A book that would be rewarding to anyone interested in Kyoto or contemporary Japanese cultural anthropology as well as Shinto and Japanese religion.

this review originally published on JapanVisitor

Tuesday, May 27, 2008

Kamigamo Shrine


Kamigamo Shrine is situated in a quiet residential area in the north of Kyoto, and is a little off the main tourist routes and therefore often less-crowded than shrines in the city centre, though no less impressive.
The shrine is a designated World Heritage site, and most of the shrine buildings are classified as Important Cultural Properties.
Established in the 7th Century, a hundred years before Kyoto (Heiankyo) was founded, it is nevertheless about one hundred years younger than its sister shrine, Shimogamo Shrine.
Both shrines were built by the powerful Kamo family who moved to this area from Yamato (Nara) probably to control this outlying area of mainly immigrants from the Korean Peninsula.
When the Imperial capital moved to Heiankyo (present day Kyoto) the Kamo shrines enjoyed imperial patronage and support that has continued to the present.
Kamo Sai, the correct name for Aoi Matsuri, one of the 3 major festivals of Kyoto, ends here after beginning in the Imperial Palace and passing through Shimogamo Shrine.
One approaches the shrine across a large open space that is lawn, rather than the more usual gravel, and this gives it the feel of a park.


The most unusual thing about the shrine is the 2 large sand cones that flank the entrance to the main shrine building.
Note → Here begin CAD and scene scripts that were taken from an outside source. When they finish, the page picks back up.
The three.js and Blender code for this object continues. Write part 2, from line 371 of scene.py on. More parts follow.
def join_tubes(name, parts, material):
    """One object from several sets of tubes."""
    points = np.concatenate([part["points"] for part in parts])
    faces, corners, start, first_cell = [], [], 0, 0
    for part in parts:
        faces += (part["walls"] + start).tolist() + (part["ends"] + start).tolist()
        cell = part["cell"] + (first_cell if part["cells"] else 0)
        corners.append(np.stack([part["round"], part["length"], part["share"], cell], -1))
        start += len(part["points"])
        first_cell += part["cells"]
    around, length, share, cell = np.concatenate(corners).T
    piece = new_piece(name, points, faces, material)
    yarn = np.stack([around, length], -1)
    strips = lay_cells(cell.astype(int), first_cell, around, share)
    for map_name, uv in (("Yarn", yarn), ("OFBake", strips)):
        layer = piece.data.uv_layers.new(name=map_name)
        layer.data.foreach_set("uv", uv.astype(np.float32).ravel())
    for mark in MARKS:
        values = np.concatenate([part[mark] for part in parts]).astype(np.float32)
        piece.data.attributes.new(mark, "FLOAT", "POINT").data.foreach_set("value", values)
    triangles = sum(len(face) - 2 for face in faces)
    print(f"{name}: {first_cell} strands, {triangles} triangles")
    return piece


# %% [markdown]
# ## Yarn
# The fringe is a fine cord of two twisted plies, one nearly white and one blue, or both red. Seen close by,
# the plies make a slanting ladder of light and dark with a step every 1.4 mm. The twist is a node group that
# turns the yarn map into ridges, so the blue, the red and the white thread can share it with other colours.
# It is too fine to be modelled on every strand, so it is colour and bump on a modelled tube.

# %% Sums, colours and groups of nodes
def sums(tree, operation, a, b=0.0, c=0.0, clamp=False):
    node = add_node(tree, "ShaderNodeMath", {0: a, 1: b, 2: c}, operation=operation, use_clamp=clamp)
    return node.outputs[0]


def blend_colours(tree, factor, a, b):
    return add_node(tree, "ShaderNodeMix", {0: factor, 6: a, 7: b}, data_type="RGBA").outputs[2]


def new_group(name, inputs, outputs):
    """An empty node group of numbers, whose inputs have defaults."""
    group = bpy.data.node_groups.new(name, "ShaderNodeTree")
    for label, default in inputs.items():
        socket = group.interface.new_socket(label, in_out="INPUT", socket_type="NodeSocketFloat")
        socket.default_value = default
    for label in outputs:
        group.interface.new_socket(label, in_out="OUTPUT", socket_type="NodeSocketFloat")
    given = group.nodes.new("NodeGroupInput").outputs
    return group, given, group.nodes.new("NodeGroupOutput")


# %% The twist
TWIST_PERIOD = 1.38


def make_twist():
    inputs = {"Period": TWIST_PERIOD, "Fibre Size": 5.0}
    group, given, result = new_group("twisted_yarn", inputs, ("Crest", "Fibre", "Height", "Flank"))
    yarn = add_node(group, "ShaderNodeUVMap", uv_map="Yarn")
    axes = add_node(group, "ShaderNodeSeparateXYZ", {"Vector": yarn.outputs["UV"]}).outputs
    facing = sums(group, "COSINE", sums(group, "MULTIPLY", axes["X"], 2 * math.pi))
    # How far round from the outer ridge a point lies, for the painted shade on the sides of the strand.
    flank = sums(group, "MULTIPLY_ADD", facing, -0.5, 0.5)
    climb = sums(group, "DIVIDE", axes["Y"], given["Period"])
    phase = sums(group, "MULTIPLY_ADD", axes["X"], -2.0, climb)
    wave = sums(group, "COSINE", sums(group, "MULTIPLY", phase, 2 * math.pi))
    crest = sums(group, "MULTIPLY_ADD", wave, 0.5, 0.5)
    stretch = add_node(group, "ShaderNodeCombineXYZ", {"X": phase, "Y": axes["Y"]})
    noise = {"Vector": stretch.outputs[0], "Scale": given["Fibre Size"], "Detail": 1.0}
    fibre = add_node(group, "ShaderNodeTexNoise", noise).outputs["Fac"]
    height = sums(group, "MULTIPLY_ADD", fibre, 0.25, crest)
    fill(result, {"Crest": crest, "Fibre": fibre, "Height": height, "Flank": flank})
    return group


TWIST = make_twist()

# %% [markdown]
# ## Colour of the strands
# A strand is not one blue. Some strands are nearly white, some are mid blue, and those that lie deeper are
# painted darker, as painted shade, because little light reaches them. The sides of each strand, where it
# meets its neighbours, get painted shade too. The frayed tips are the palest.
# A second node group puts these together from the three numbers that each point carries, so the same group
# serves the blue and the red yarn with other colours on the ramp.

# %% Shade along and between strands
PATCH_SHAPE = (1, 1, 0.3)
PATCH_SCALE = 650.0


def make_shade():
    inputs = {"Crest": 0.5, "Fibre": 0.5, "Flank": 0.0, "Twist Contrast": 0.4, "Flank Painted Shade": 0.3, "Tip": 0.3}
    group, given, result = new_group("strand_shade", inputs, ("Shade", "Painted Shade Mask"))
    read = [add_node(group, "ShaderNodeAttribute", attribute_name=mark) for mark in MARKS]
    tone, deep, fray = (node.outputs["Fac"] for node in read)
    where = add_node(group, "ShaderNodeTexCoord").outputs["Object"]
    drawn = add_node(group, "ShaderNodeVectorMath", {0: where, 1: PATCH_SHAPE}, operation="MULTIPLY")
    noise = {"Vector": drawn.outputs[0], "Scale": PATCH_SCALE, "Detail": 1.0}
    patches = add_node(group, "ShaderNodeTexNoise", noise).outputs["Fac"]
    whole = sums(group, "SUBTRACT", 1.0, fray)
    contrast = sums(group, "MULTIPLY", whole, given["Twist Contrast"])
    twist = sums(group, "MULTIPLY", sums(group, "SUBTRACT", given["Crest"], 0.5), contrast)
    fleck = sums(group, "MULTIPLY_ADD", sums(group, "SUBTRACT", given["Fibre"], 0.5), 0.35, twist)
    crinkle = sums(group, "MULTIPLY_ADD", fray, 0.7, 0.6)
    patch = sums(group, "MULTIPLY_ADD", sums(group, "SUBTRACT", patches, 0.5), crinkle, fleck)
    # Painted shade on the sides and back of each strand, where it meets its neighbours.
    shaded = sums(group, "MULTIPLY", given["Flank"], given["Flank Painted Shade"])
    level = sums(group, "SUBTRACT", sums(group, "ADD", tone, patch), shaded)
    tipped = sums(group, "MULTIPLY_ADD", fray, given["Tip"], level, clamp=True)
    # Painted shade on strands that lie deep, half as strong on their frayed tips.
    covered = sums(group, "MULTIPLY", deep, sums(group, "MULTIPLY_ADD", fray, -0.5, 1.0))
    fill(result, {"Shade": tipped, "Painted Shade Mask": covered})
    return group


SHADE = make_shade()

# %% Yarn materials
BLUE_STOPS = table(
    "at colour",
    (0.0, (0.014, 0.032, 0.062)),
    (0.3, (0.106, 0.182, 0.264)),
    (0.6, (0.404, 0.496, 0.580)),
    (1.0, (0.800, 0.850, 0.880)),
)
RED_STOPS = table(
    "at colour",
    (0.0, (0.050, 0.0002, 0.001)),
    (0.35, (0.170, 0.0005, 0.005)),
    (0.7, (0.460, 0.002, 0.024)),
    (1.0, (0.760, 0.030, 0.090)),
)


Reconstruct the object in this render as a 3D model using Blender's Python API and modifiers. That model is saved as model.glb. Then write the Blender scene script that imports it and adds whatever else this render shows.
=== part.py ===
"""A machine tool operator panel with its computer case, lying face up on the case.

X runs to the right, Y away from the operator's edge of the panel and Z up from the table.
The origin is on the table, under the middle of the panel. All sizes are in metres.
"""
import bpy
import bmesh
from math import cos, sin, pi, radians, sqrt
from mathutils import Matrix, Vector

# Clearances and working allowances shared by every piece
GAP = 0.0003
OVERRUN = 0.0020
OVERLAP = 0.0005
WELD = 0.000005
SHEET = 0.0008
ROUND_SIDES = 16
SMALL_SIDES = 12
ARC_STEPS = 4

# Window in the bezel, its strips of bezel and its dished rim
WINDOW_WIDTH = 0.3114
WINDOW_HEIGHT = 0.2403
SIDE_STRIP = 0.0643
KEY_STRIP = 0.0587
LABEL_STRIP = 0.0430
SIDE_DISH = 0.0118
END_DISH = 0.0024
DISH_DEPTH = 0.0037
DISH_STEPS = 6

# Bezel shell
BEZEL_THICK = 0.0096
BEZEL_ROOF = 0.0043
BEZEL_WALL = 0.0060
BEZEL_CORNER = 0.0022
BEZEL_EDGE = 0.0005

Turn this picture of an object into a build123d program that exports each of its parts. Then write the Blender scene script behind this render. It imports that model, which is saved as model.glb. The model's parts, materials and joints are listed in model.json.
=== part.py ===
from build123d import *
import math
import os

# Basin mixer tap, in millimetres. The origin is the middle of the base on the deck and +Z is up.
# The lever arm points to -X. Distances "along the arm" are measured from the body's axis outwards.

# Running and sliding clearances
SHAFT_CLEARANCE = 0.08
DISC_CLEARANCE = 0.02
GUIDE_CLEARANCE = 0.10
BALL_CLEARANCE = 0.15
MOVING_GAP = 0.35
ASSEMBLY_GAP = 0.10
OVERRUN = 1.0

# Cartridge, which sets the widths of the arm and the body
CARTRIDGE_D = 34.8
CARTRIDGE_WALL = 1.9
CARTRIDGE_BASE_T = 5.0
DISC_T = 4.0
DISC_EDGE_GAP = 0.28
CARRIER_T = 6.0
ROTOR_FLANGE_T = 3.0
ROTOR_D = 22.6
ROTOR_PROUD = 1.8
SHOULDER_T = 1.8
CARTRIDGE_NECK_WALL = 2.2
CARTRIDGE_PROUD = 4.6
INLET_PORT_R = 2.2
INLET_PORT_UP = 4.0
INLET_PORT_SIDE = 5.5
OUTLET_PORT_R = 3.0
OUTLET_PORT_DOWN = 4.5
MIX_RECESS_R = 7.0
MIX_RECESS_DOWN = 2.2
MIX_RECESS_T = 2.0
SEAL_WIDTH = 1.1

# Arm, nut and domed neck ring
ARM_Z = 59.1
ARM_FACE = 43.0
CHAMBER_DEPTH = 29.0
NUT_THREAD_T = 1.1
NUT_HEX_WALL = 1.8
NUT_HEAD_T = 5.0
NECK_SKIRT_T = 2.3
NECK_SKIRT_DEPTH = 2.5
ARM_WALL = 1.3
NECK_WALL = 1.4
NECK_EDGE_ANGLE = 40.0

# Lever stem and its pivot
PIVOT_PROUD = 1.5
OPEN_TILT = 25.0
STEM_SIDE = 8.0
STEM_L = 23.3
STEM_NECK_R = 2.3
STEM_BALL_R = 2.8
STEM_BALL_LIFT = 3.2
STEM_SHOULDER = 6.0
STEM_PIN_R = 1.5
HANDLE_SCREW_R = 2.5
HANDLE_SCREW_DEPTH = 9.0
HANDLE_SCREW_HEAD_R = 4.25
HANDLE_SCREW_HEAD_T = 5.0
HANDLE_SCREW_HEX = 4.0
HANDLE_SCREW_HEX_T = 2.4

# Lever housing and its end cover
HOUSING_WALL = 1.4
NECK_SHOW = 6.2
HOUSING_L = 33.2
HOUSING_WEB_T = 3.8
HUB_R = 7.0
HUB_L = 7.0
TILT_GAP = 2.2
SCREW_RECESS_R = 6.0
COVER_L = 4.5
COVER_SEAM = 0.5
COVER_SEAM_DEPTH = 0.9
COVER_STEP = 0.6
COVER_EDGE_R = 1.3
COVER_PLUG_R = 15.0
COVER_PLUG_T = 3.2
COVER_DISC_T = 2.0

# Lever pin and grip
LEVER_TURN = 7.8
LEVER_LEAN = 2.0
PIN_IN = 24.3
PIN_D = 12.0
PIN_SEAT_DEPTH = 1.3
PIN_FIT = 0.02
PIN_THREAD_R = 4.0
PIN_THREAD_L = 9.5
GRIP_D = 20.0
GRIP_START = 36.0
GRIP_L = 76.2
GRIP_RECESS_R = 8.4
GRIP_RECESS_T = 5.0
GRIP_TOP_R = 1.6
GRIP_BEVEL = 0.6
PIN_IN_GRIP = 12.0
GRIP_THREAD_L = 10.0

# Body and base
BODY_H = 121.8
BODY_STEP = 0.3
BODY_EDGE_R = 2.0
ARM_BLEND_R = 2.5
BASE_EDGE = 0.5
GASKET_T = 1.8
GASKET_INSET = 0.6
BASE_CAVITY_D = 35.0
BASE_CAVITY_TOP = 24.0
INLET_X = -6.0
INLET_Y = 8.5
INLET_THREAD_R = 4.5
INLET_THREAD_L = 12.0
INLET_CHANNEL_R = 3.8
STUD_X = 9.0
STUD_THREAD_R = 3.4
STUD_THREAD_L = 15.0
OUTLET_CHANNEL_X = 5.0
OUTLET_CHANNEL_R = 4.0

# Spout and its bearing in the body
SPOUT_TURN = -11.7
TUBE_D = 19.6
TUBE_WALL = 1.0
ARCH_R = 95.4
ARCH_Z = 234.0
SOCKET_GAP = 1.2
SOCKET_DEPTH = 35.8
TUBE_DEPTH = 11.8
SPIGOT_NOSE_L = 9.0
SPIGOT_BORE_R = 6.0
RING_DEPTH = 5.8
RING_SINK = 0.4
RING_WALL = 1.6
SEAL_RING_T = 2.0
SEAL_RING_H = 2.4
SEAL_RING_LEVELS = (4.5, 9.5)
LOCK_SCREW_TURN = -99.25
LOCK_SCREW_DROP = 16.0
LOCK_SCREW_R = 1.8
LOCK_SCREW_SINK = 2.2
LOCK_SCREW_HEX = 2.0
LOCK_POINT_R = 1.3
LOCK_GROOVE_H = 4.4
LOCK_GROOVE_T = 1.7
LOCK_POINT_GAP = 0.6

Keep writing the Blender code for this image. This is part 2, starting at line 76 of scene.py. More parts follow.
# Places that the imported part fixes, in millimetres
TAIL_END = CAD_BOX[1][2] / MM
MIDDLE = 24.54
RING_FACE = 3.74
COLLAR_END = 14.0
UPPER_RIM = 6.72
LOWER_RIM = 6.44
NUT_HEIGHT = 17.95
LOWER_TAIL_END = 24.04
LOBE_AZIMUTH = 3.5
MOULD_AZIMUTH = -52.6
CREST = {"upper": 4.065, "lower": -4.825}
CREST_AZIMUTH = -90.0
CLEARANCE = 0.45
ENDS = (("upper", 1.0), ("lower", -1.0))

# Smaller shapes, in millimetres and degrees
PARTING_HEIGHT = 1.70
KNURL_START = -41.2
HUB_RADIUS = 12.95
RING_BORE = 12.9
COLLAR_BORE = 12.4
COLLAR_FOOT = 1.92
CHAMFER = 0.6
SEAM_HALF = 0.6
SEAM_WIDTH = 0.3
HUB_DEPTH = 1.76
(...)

Known as Tatesuna, opinion differs as to their original meaning, but the most commonly accepted is that they represent the sacred mountain just to the north of the shrine. Small cones of salt outside restaurant entrances are said to derive from the Tatesuna. Many of the smaller, local shrines in this part of Kyoto also have the tatesuna.
The sacred mountain is Koyama, about 2K to the north, and it is believed that the shrine was originally built much closer to it. Interestingly, Koyama is a Kannabiji, a sacred mountain where the kami resides inside it, rather than the more usual situation of a mountain that the Kami sometimes descends onto. Kannabi seems to be a concept from Izumo, and the original home shrine of the Kamo clan is at the base of Mt. Katsuragi between Osaka and Nara, and it is also a kannabiji with an Izumo kami, so there might be a connection between the Kamo and ancient Izumo.

On September 9th the shrine holds the Crow Sumo ceremony, where young boys from the neighborhood compete at sumo to entertain the gods. Before the sumo, shrine priests perform rituals while emulating the call and movements of crows, hence the name.
Entrance to the shrine is free, but at 9:30 most mornings there is a short tour of the shrine including a purification ritual for which a 500yen “donation” is asked.
With advance notice, groups can book a tour of the shrine with a lecture in English, plus view some of the shrines treasures not normally open to the public.
Kamigamo Shrine can be reached by Kyoto Bus numbers 30, 32, 34, 35, 36, 37, 38, and 39, or Kyoto City Bus numbers 4, 46, and 67.